● DIRECTIONS
Return all lines where the word "module" can be found.

● SUPPLIED RECORDS
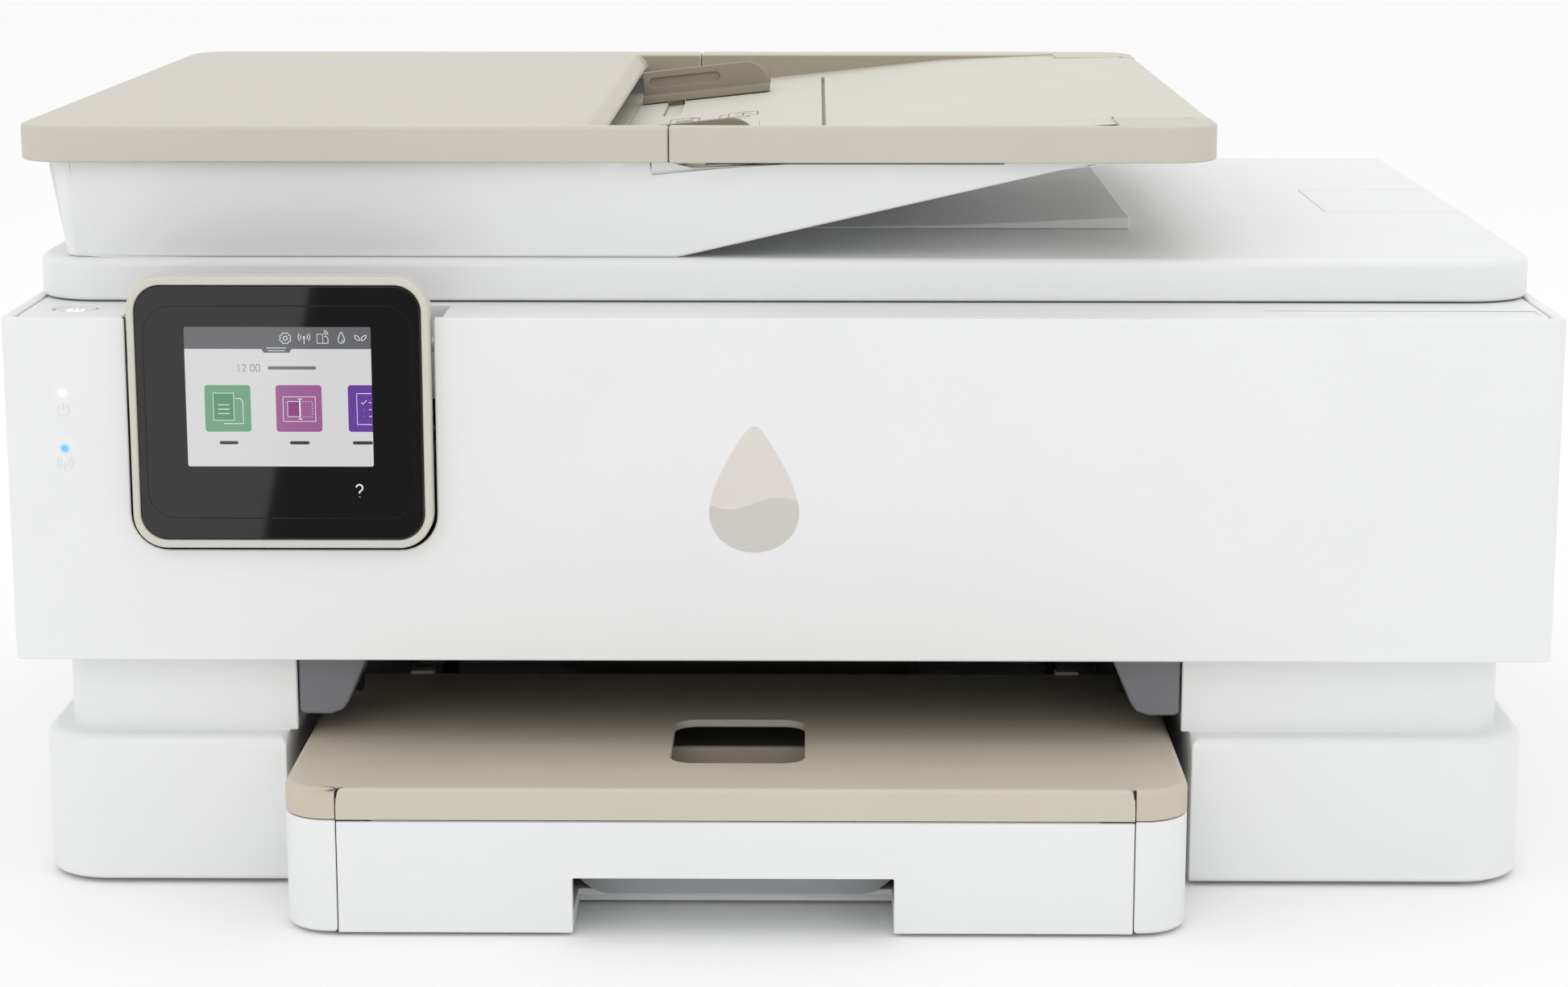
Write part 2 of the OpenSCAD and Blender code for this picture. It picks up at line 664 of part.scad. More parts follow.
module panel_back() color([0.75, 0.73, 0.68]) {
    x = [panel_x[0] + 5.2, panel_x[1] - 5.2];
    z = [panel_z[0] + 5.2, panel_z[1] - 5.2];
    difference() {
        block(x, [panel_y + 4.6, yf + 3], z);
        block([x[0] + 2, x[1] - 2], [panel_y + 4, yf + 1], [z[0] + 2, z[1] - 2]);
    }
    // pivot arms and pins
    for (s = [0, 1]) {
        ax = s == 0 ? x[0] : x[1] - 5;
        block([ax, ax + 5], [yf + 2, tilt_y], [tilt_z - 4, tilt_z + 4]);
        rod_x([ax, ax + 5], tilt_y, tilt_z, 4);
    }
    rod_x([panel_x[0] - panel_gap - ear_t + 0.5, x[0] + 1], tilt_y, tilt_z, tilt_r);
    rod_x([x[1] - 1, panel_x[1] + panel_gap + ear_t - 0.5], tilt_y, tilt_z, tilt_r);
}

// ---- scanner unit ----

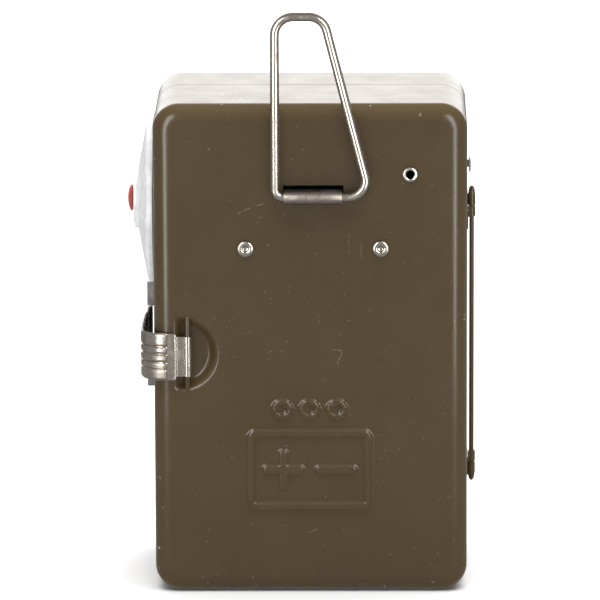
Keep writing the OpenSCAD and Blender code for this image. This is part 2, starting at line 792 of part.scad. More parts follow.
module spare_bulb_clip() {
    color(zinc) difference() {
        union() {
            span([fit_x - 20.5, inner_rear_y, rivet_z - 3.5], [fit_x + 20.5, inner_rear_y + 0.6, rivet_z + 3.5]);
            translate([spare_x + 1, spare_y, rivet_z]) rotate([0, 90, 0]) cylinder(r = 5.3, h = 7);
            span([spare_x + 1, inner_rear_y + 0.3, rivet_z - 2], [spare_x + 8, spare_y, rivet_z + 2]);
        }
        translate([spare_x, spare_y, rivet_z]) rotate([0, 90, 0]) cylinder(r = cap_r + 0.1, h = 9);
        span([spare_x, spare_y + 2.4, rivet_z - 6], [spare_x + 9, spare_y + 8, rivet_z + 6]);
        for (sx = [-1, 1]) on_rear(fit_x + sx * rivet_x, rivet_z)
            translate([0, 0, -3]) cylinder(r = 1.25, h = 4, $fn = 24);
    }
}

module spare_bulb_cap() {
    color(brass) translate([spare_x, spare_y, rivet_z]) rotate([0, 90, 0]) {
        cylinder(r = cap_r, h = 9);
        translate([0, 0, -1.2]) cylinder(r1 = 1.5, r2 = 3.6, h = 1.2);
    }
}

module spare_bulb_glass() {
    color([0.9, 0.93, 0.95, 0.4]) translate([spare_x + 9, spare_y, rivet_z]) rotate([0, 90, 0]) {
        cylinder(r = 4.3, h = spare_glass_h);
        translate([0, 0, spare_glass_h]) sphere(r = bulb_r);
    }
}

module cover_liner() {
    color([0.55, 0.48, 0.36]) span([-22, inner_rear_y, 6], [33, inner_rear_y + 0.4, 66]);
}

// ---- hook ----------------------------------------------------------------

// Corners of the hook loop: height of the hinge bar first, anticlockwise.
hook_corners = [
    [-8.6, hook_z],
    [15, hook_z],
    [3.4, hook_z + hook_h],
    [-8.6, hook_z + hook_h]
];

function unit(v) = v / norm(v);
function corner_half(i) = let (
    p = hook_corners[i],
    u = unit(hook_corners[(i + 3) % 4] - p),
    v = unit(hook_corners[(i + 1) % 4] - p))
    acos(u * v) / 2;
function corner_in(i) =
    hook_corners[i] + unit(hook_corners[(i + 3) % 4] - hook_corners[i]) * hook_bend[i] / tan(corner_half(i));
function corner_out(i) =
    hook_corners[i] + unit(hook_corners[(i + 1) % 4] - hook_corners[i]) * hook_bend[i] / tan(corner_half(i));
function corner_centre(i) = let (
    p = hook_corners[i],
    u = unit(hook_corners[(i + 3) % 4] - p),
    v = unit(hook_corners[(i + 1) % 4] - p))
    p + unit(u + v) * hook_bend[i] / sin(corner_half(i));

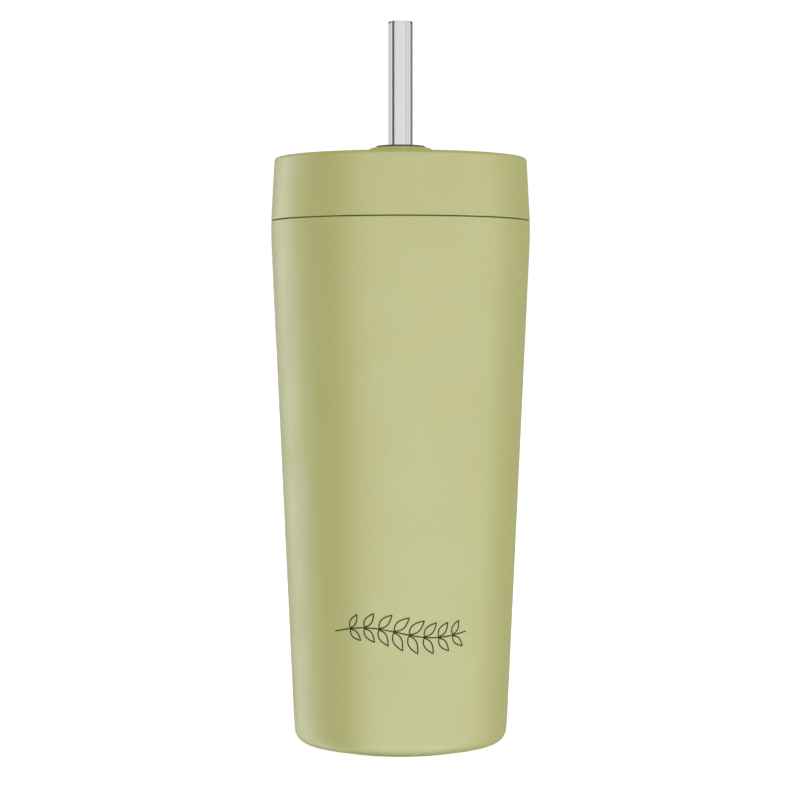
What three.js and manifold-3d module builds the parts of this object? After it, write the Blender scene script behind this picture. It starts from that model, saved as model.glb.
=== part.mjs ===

● SOLUTION BELOW
module panel_back() color([0.75, 0.73, 0.68]) {
module spare_bulb_clip() {
module spare_bulb_cap() {
module spare_bulb_glass() {
module cover_liner() {
What three.js and manifold-3d module builds the parts of this object? After it, write the Blender scene script behind this picture. It starts from that model, saved as model.glb.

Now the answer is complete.